Your patients may not realize that the effectiveness of their medications is largely within their control.
According to the Institute of Medicine, nearly 50% of US adults have trouble understanding their medications’ instructions, so pharmacists should engage patients in interactive conversations in order to ensure that they do not stop taking them.
Here are some common reasons why a patient’s medications may not be working properly:
1. Patients are not taking medications exactly as directed.
While most Americans recognize the importance of taking prescribed medication as directed, those who skip or forget doses are less likely to understand the health consequences of nonadherence.
Nearly three-quarters of Americans report that they do not always take their medication as directed, despite knowing that they should. This problem causes more than one-third of medicine-related hospitalizations and nearly 125,000 deaths in the United States each year, and it adds $290 billion in avoidable costs to the health care system annually.
Beyond general adherence issues, medications can also sometimes interact with other prescription drugs, vitamins, or supplements. Pharmacists should encourage patients to read labels in order to avoid this issue.

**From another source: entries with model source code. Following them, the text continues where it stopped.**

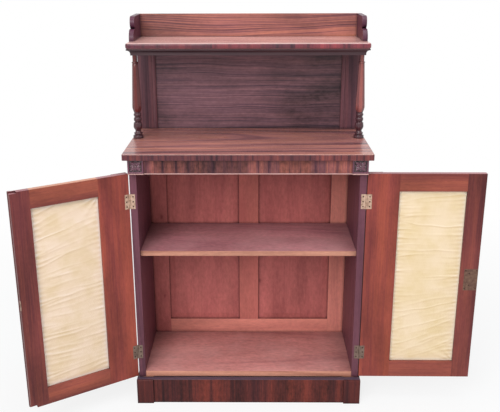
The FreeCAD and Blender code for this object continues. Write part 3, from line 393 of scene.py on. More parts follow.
def make_scuff_group() -> Tree:
    """Scatter dust and scuffs: soft clouds broken by fine scratches.

    Returns:
        The group, with output mask.
    """
    bench, given = start_group("dust_and_scuffs", place=ORIGIN, amount=0.5)
    cloud = bench.remap(bench.noise(given["place"], 6.0, 4.0, 0.6), 0.42, 0.68)
    scratch = bench.noise(bench.stretched(given["place"], 30.0, 420.0, 420.0), detail=1.0)
    both = bench.maths("MAXIMUM", cloud, bench.remap(scratch, 0.66, 0.74) * 0.5)
    return end_group(bench, mask=both * given["amount"])


def make_knot_group() -> Tree:
    """Scatter small pin knots: mask = one where the nearest of a few scattered points is within reach.

    Returns:
        The group, with output mask.
    """
    bench, given = start_group("pin_knots", place=ORIGIN, amount=0.5)
    flat = bench.stretched(given["place"], 5.5, 9.0, 3.0)
    ragged = (bench.noise(given["place"], 160.0) - 0.5) * 0.06
    near = bench.flow("TexVoronoi", {"Vector": flat, "Scale": 1.0}, "Distance") + ragged
    core = bench.remap(near, 0.035, 0.075, 1.0, 0.0)
    halo = bench.remap(near, 0.05, 0.2, 0.3, 0.0)
    return end_group(bench, mask=bench.maths("MAXIMUM", core, halo) * given["amount"])


def make_grime_group() -> Tree:
    """Find inner corners and recesses for painted shade: mask = one minus the share of open sky within a
    short reach.

    Returns:
        The group, with output mask.
    """
    bench, given = start_group("corner_grime", reach=0.012)
    open_sky = bench.flow("AmbientOcclusion", {"Distance": given["reach"]}, "AO", samples=6)
    return end_group(bench, mask=bench.remap(open_sky, 0.35, 0.9, 1.0, 0.0))


def make_tarnish_group() -> Tree:
    """Dull brass: browned clouds with small dark specks and fine rubbing.

    Returns:
        The group, with outputs colour, roughness and height.
    """
    bench, given = start_group("brass_tarnish", place=ORIGIN, bright=UNSET, dull=UNSET, age=0.5, clouds=3.0)
    cloud = bench.noise(given["place"], 90.0, 4.0, 0.6)
    speck = bench.remap(bench.noise(given["place"], 420.0), 0.66, 0.76)
    aged = (cloud - 0.5) * given["clouds"] + (given["age"] - 0.25) * 3.0
    share = bench.maths("MINIMUM", bench.maths("MAXIMUM", aged, 0.0) + speck * 0.5, 1.0)
    colour = bench.blend(share, given["bright"], given["dull"])
    return end_group(bench, colour=colour, roughness=share * 0.3 + 0.3, height=cloud - speck)


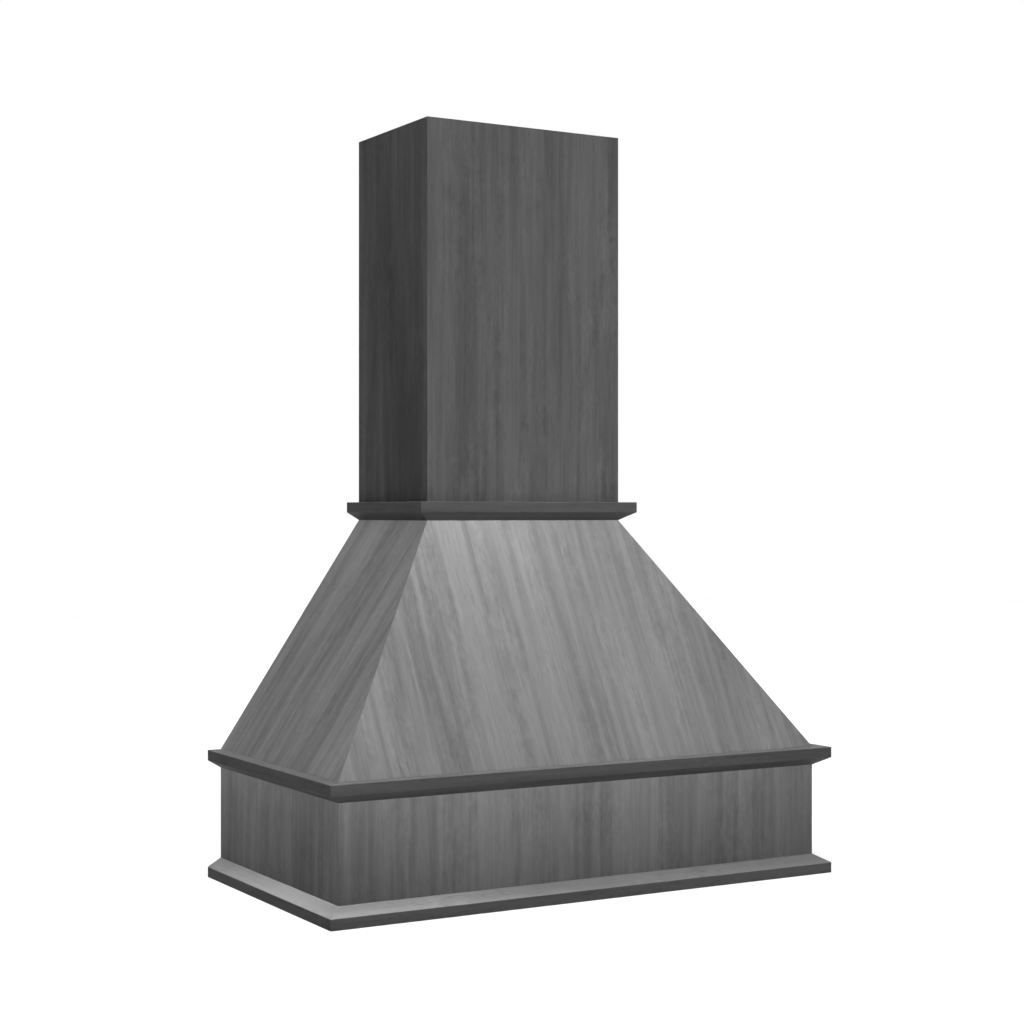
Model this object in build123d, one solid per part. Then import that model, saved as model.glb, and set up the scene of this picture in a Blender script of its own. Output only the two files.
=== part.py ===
from build123d import *
import os
from collections import namedtuple
from math import hypot, radians, tan

# Wooden range hood cover for a wall, in millimetres.
# X runs to the right, Y into the wall, Z up. The wall is the plane Y = 0, the cover's foot is Z = 0,
# and the origin is the middle of the foot's back edge.

# ---- outlines: skirt, canopy and chimney are measured over the panels, without mouldings
SKIRT_WIDTH = 914.0
SKIRT_DEPTH = 483.0
SKIRT_HEIGHT = 220.0
CANOPY_RISE = 397.0
CHIMNEY_WIDTH = 384.0
CHIMNEY_DEPTH = 267.0
CHIMNEY_HEIGHT = 682.0

# ---- boards
PANEL = 18.0  # skirt and chimney panels
SLOPE_PANEL = 12.0  # sloping canopy panels

# ---- moulding stock: a flat face, and a bevel that runs back to the panel
MOULDING_PROJECTION = 24.0
MOULDING_FACE = 18.0
MOULDING_BEVEL = 14.0

# ---- battens, frames and rails inside
BATTEN = 20.0  # cleats, ledgers, frame rails and corner blocks, measured away from the panel
FRAME_HEIGHT = 18.0  # base frame and top frame
SLOPE_CLEAT_HEIGHT = 20.0
CLEAT_HEIGHT = 30.0  # chimney and ceiling cleats
LEDGER_HEIGHT = 30.0
LEDGER_RISE = 25.0  # from the foot to the underside of the liner ledgers
HIP_BLOCK_LEG = 40.0
RAIL_HEIGHT = 90.0
RAIL_THICKNESS = 18.0
CANOPY_RAIL_RISE = 180.0  # from the canopy's foot to the underside of its wall rail

# ---- holes for the installer's screws
WALL_HOLE = 6.5
STUD_SPACING = 406.4
CHIMNEY_HOLE_SPACING = 200.0
CEILING_HOLE_SPACING = 100.0
CEILING_HOLE_SETBACK = 70.0  # from the wall to the rear pair of ceiling holes

# ---- countersunk wood screws
SCREW_SHANK = 4.2
SCREW_HEAD = 8.2
HEAD_SLOPE = 45.0  # degrees, half the angle of the countersink
SCREW_POINT = 5.0

# ---- dowels
DOWEL = 8.0
DOWEL_LENGTH = 30.0
DOWEL_MARGIN = 22.0  # from a wall rail's upper and lower edges

# ---- fits
HOLE_CLEARANCE = 0.1  # round screws and dowels, on the radius and at the end
BLIND_COVER = 6.0  # wood left beyond the end of a screw or dowel

# ---- flat sides round each screw, each dowel and their holes, few because there are so many of them
ROUND_SIDES = 12

# ---- screws in each row of battens: along the front batten, and along each side batten
LEDGER_SCREW_COUNTS = (4, 2)
BASE_FRAME_SCREW_COUNTS = (4, 2)
SLOPE_CLEAT_SCREW_COUNTS = (5, 3)
CHIMNEY_SCREW_COUNTS = (2, 2)
UPRIGHT_MARGIN = 45.0  # from a batten's ends to its first and last upright screw
LEVEL_MARGIN = 80.0  # the same for level screws, which pass between the upright ones
CEILING_MARGIN = 25.0  # the same for the ceiling cleats, which pass beside the ceiling holes

# ---- what follows from the sizes above
Outline = namedtuple("Outline", "side front")  # middle to side face, and wall to front face
SKIRT = Outline(SKIRT_WIDTH / 2, SKIRT_DEPTH)
CHIMNEY = Outline(CHIMNEY_WIDTH / 2, CHIMNEY_DEPTH)
SIDE_RUN = SKIRT.side - CHIMNEY.side
FRONT_RUN = SKIRT.front - CHIMNEY.front
CANOPY_FOOT = SKIRT_HEIGHT
CANOPY_TOP = SKIRT_HEIGHT + CANOPY_RISE
TOTAL_HEIGHT = CANOPY_TOP + CHIMNEY_HEIGHT
MOULDING_HEIGHT = MOULDING_FACE + MOULDING_BEVEL
INNER_FACE = PANEL + BATTEN  # from the outside of a panel to the inside of its batten
MIDDLE_LINE = PANEL + BATTEN / 2  # from the outside of a panel to the middle of its batten
SCREW_HEAD_DEPTH = (SCREW_HEAD - SCREW_SHANK) / 2 / tan(radians(HEAD_SLOPE))

# Level thickness of the sloping panels, which grows with their lean.
SIDE_SLOPE_STEP = SLOPE_PANEL * hypot(SIDE_RUN, CANOPY_RISE) / CANOPY_RISE
FRONT_SLOPE_STEP = SLOPE_PANEL * hypot(FRONT_RUN, CANOPY_RISE) / CANOPY_RISE

SIDES = {"left": -1, "right": 1}
OUTWARD = {"front": (0, -1, 0), "left": (-1, 0, 0), "right": (1, 0, 0)}
UP, DOWN, TO_WALL = (0, 0, 1), (0, 0, -1), (0, 1, 0)

pieces = {}


# ---------------------------------------------------------------- stock and cuts
def board(x_range, y_range, z_range):
    """A square-edged board between two values on each axis, given in either order."""
    spans = [sorted(span) for span in (x_range, y_range, z_range)]
    centre = [(low + high) / 2 for low, high in spans]
    size = [high - low for low, high in spans]
    return Pos(*centre) * Box(*size)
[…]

2. A patient’s diet may be interfering with medications.
There is a dynamic relationship between the foods we eat and the medications we take. Many foods can substantially interfere with therapeutic goals and change the absorption of a medication into the bloodstream.
For example, high-fat, high-cholesterol foods can sharply reduce the effect of angiotensin-converting enzyme inhibitors like enalapril, as well as statins and some other cholesterol medications.
However, not all negative interactions between medications and diet stem from poor nutrition. Patients may not recognize that otherwise healthy foods can have severe consequences when they’re mixed with certain drugs.
As medication experts, pharmacists should clearly communicate the risk of possible food-drug interactions for both prescription and OTC medications.
Examples of potentially dangerous food-drug interactions include:
· Calcium-rich foods + antibiotics
· Pickled, cured, and fermented foods + monoamine oxidase inhibitors
· Vitamin K-rich foods + warfarin
· Grapefruit and grapefruit juice + statins
3. A patient’s lifestyle habits may be interfering with medications.
Negative lifestyle factors such as excess weight, smoking, physical inactivity, and binge drinking can affect the health of patients taking certain medications.
With smoking, for instance, the most consistently observed effect of cigarettes on drug metabolism is an increase in the clearance of drugs that are substrates of CYP1A2, which include clozapine, fluvoxamine, olanzapine, tacrine, and theophylline.
Meanwhile, alcohol intake can have both short- and long-term effects in patients with diabetes, including interactions with diabetes medications and worsening of preexisting complications. For example, mixing insulin and oral hypoglycemic with alcohol may increase the risk of hypoglycemic reactions, while mixing metformin with chronic alcohol use may predispose a patient to lactic acidosis.
4. A patient may have comorbid conditions.
Approximately 50% of all patients with chronic conditions have comorbidities.
Because current health care practice focuses on diagnosing and prescribing, the need to taper, reduce, or discontinue inappropriate medication therapy receives relatively little attention.
Thomas R. Clark, RPh, MHS, CGP, executive director of the Commission for Certification in Geriatric Pharmacy, told Pharmacy Times that failure to reconcile medications and properly manage comorbid chronic diseases may affect elderly patients in particular.
He noted that older adults often fall victim to the “prescribing cascade” that occurs when “new symptoms end up being treating with a new drug instead of discontinuing or changing the offending drug that is causing the symptom.”
To avoid polypharmacy, pharmacists must review drug regimens carefully and screen for drug interactions, dosing irregularities, and other blatant red flags.